Another option is to add a fifth counterflow rinse and reduce rinse water flow to 7 gph. The bottom line is that the evaporation rate of your plating tank needs to be equal to the RO concentrate rate.

Whatever reclamation system you decide to implement, make sure you use high-quality makeup water in the system. Numerous recovery/recycling projects have failed due to lack of attention paid to incoming water supply. Since many recovery technologies, such as RO, recover all chemicals in the rinses, contaminants found in “tap water” can build up to levels that cause failure of bath chemistry and result in expensive bath restoration or disposal and makeup.

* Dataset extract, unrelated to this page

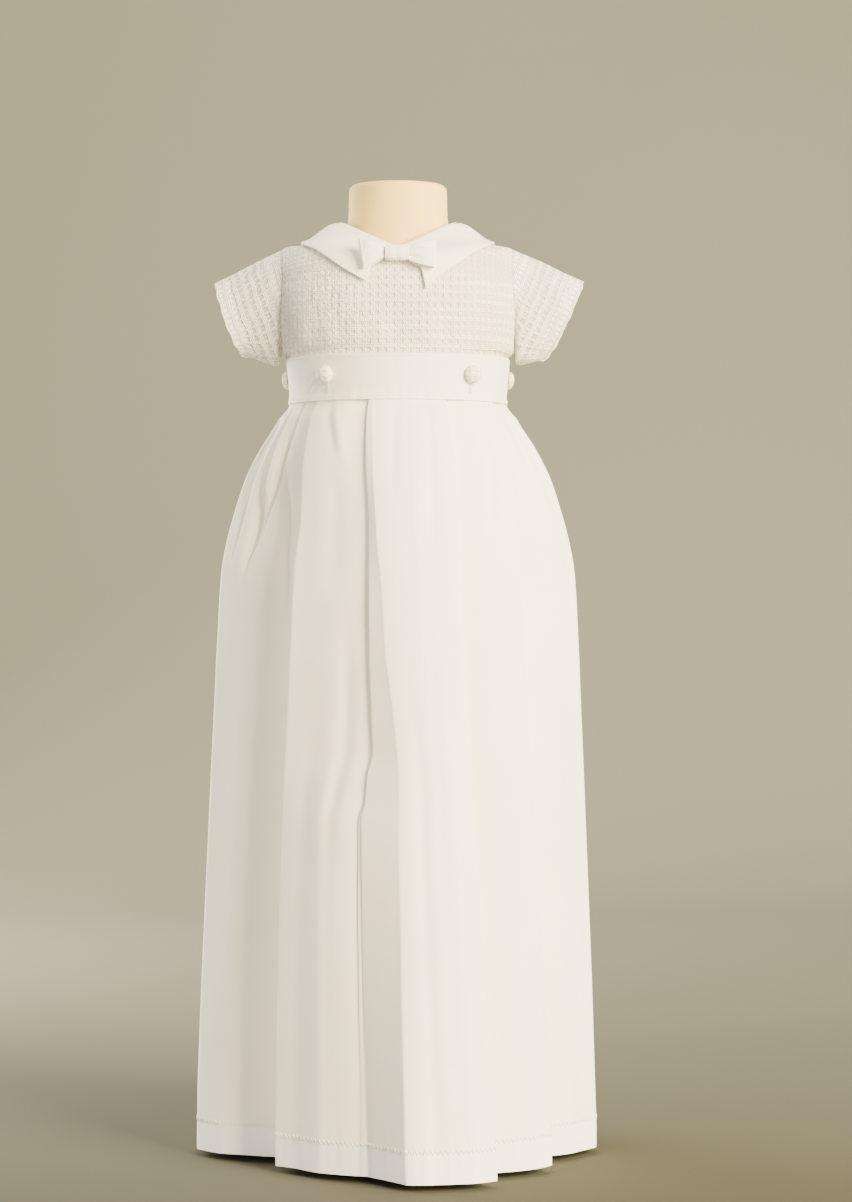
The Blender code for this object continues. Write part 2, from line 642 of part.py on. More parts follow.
def build_buttons(material, collection):
    """The waistband's buttons, and those of the back opening."""
    for number, angle in enumerate(WAIST_BUTTON_ANGLES, 1):
        place, outward = band_surface(angle, WAIST_BUTTON_LEVEL)
        build_button(
            f"waist_button_{number}", place, outward,
            WAIST_BUTTON_DIAMETER, WAIST_BUTTON_HEIGHT, material, collection,
        )
    for number, height in enumerate(BACK_BUTTON_LEVELS, 1):
        level = min(
            (k / 100 for k in range(100, 100 * NECKLINE_LEVEL)),
            key=lambda k: abs(bodice_surface(180, k).z - height),
        )
        place = bodice_surface(180, level)
        outward = (bodice_point(180, level, 0.01) - place).normalized()
        build_button(
            f"back_button_{number}", place, outward,
            BACK_BUTTON_DIAMETER, BACK_BUTTON_HEIGHT, material, collection,
        )


def fold_place(fold, layer, key):
    """A fold's place on one of its layers at waist, hip or hem, as shares of width and depth."""
    if key == "waist":
        inset = layer * LAYER_PITCH
        s, c = math.sin(math.radians(fold.waist)), math.cos(math.radians(fold.waist))
        return s * (1 - inset / WAIST_HALF_WIDTH), c * (1 - inset / WAIST_FRONT_DEPTH)
    x, depth = (fold.hip_x, fold.hip_depth) if key == "hip" else (fold.hem_x, fold.hem_depth)
    outline = row_at(SKIRT_OUTLINE, HIP_HEIGHT if key == "hip" else HEM_HEIGHT)
    middle = (fold.layer_in + fold.layer_out) / 2
    half_nose = (middle - layer) * LAYER_PITCH
    if key == "hem" and fold.open_at_hem:
        open_nose = OPEN_NOSE_DEPTH * half_nose
        return x + half_nose / outline.half_width, depth + open_nose / outline.front_depth
    return x, depth + half_nose / outline.front_depth


def stretch_points(start, end, stretch, key):
    """The points of the cloth between two folds at waist, hip or hem, as shares."""
    x0, d0 = fold_place(start, start.layer_out, key)
    x1, d1 = fold_place(end, end.layer_in, key)
    points = []
    for k in range(stretch.steps + 1):
        t = k / stretch.steps
        if key == "waist":
            layer = mix(start.layer_out, end.layer_in, ease(t, stretch.slip_start, stretch.slip_end))
            angle = math.radians(mix(start.waist, end.waist, t))
            inset = layer * LAYER_PITCH
            points.append(
                (
                    math.sin(angle) * (1 - inset / WAIST_HALF_WIDTH),
                    math.cos(angle) * (1 - inset / WAIST_FRONT_DEPTH),
                )
            )
        else:
            along = Vector((x1 - x0, d1 - d0)).normalized()
            bulge = stretch.bulge * max(math.sin(math.pi * t**stretch.lean), 0.0) ** BULGE_FULLNESS
            points.append((mix(x0, x1, t) - along.y * bulge, mix(d0, d1, t) + along.x * bulge))
    return points


def gather_depth(gathers, stretch_index, t, height):
    """How far the gathers draw the cloth in at a place along a stretch."""
    depth = 0.0
    for gather in gathers:
        if gather.stretch != stretch_index or height <= gather.end:
            continue
        fall = (WAIST_HEIGHT - height) / (WAIST_HEIGHT - gather.end)
        centre = mix(gather.top, gather.low, fall)
        swell = mix(GATHER_SEWN_SHARE, 1.0, ease(fall, 0.0, GATHER_DEEPEST))
        swell *= 1 - ease(fall, GATHER_FADE, 1.0)
        swell *= ease(t, 0.0, GATHER_MARGIN) * (1 - ease(t, 1 - GATHER_MARGIN, 1.0))
        depth += gather.depth * swell * math.exp(-(((t - centre) / gather.width) ** 2))
    return depth


def skirt_rows(folds, stretches, gathers, facing):
    """The rows of half of the skirt. Facing is -1 for the front and 1 for the back."""
    rows = []
    keys = {
        key: [stretch_points(a, b, s, key) for a, b, s in zip(folds, folds[1:], stretches)]
        for key in ("waist", "hip", "hem")
    }
    for height in SKIRT_ROWS:
        outline = row_at(SKIRT_OUTLINE, height)
        depth_here = outline.front_depth if facing < 0 else outline.back_depth
        to_hip = min((WAIST_HEIGHT - height) / (WAIST_HEIGHT - HIP_HEIGHT), 1.0)
        to_hip = 1 - (1 - max(to_hip, 0.0)) ** HIP_ROUNDNESS
        to_hem = max((HIP_HEIGHT - height) / (HIP_HEIGHT - HEM_HEIGHT), 0.0)
        row = []
        for index, stretch in enumerate(stretches):
            single = index > 0 and folds[index].layer_in == folds[index].layer_out
            for k in range(1 if single else 0, stretch.steps + 1):
                waist, hip, hem = (keys[key][index][k] for key in ("waist", "hip", "hem"))
                share = [mix(mix(w, h, to_hip), m, to_hem) for w, h, m in zip(waist, hip, hem)]
                point = Vector((-facing * share[0] * outline.half_width, facing * share[1] * depth_here, 0))
                drawn = gather_depth(gathers, index, k / stretch.steps, height)
                point *= 1 - drawn / point.length
                point.z = height
                row.append(point)
        for end, step in ((0, 1), (-1, -1)):
            row[end + step].x = mix(row[end + step].x, row[end].x, SIDE_SEAM_PULL)
            row[end + 2 * step].x = mix(row[end + 2 * step].x, row[end].x, SIDE_SEAM_PULL_NEXT)
            row[end].y += math.copysign(SEAM_TRIM, row[end + step].y - row[end].y)
        rows.append(row)
    return rows


def build_skirt(material, collection):
    """The pleated skirt: a front and a back panel, joined at the side seams."""
    cloth("skirt_front", skirt_rows(FRONT_FOLDS, FRONT_STRETCHES, FRONT_GATHERS, -1), material, collection)
    cloth("skirt_back", skirt_rows(BACK_FOLDS, BACK_STRETCHES, BACK_GATHERS, 1), material, collection)


def main():
    """Clears the scene and builds the gown, the dress form and the stand."""
    for old in list(bpy.data.objects):
        bpy.data.objects.remove(old)
    collection = bpy.data.collections.new("christening_gown")
    bpy.context.scene.collection.children.link(collection)
    plain = make_material("plain_cotton", WHITE_COTTON, 0.85)
    woven = make_material("woven_cotton", WOVEN_COTTON, 0.9)
    jersey = make_material("form_jersey", FORM_JERSEY, 0.9)
    paint = make_material("stand_paint", STAND_PAINT, 0.45)
    build_dress_form(jersey, collection)
    build_stand(paint, collection)
    build_bodice_front(woven, collection)
    for side, cuff, point in ((-1, LEFT_CUFF, LEFT_POINT), (1, RIGHT_CUFF, RIGHT_POINT)):
        build_bodice_back(side, woven, collection)
        build_sleeve(side, cuff, woven, collection)
        build_collar(side, point, plain, collection)
        build_bow_loop(side, plain, collection)
    build_bow_knot(plain, collection)
    build_waistband(plain, collection)
    build_skirt(plain, collection)
    build_buttons(woven, collection)


main()
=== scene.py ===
"""Dresses the christening gown: its cloth, its sewing, the form's jersey and the stand's paint.

Metres, +Z up. The front faces -Y, and left and right are as seen from the front. Angles round the
body start at the centre front and grow towards +X: 90 is the right side, 180 the centre back.
"""

import json
import logging
import math
from dataclasses import dataclass
from enum import Enum
from typing import NamedTuple, Optional, Sequence, Union

import bmesh
import bpy
import numpy as np
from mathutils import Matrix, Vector

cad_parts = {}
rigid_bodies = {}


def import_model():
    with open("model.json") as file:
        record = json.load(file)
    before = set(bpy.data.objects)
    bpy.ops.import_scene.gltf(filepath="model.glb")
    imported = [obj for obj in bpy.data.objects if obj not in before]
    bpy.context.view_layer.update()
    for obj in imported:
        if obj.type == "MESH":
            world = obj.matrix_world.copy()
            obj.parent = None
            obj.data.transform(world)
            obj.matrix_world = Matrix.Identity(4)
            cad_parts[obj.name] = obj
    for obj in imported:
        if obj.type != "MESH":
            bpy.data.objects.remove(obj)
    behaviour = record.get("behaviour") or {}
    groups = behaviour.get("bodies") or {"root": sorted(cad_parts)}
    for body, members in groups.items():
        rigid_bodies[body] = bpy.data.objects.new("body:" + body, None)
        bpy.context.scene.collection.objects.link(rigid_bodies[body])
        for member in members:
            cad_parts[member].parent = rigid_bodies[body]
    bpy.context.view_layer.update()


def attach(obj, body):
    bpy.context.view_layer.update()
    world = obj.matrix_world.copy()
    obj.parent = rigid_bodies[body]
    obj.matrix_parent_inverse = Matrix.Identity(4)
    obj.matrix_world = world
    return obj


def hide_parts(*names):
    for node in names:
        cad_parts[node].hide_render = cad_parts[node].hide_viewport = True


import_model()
LOG = logging.getLogger("gown")

BODY = "root"
CUT_MAP = "cut"
OUTWARD = "outward"
ALONG_X = (1.0, 0.0, 0.0)
ALONG_Z = (0.0, 0.0, 1.0)
THREAD_POINTS = 5
THREAD_SIDES = 5
PITCH_OF_LAYERS = 0.0018
PITCH_OF_CENTRE = 0.0012
PITCH_AT_SEAM = 0.0009
WALL_GAP = 0.0003

Number = Union[float, "Sock"]


class Slot(Enum):
    """The record's material slots."""

    PLAIN = "plain_cotton"
    WOVEN = "woven_cotton"
    JERSEY = "form_jersey"
    PAINT = "stand_paint"


class Side(Enum):
    """Which half of the body a piece is on, as seen from the front."""

    LEFT = -1
    RIGHT = 1

    @property
    def label(self) -> str:
        """The side's name in a piece's name."""
        return self.name.lower()


# ---------------------------------------------------------------- numbers


def mix(a, b, share):
    """The value that lies that share of the way from a to b."""
    return a + (b - a) * share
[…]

The two most common technologies used for treatment of “tap” water are ion exchange and reverse osmosis. In the ion exchange process, columns are packed with resin beads which provide a large surface for the cation and anion sites. Cationic sites exchange hydrogen ions (H+) for positive charged ions such as calcium, magnesium, iron, zinc, sodium, and other metals; anionic resins exchange hydroxyl ions (OH-) for negatively charged sulfates, phosphates, and chlorides. If you decide to go the ion exchange route and don’t need additional high-quality water elsewhere in your facility, it likely makes more economic and safety sense to contract with a supplier of exchangeable ion exchange columns that are regenerated off-site rather than regenerating ion exchange columns on-site.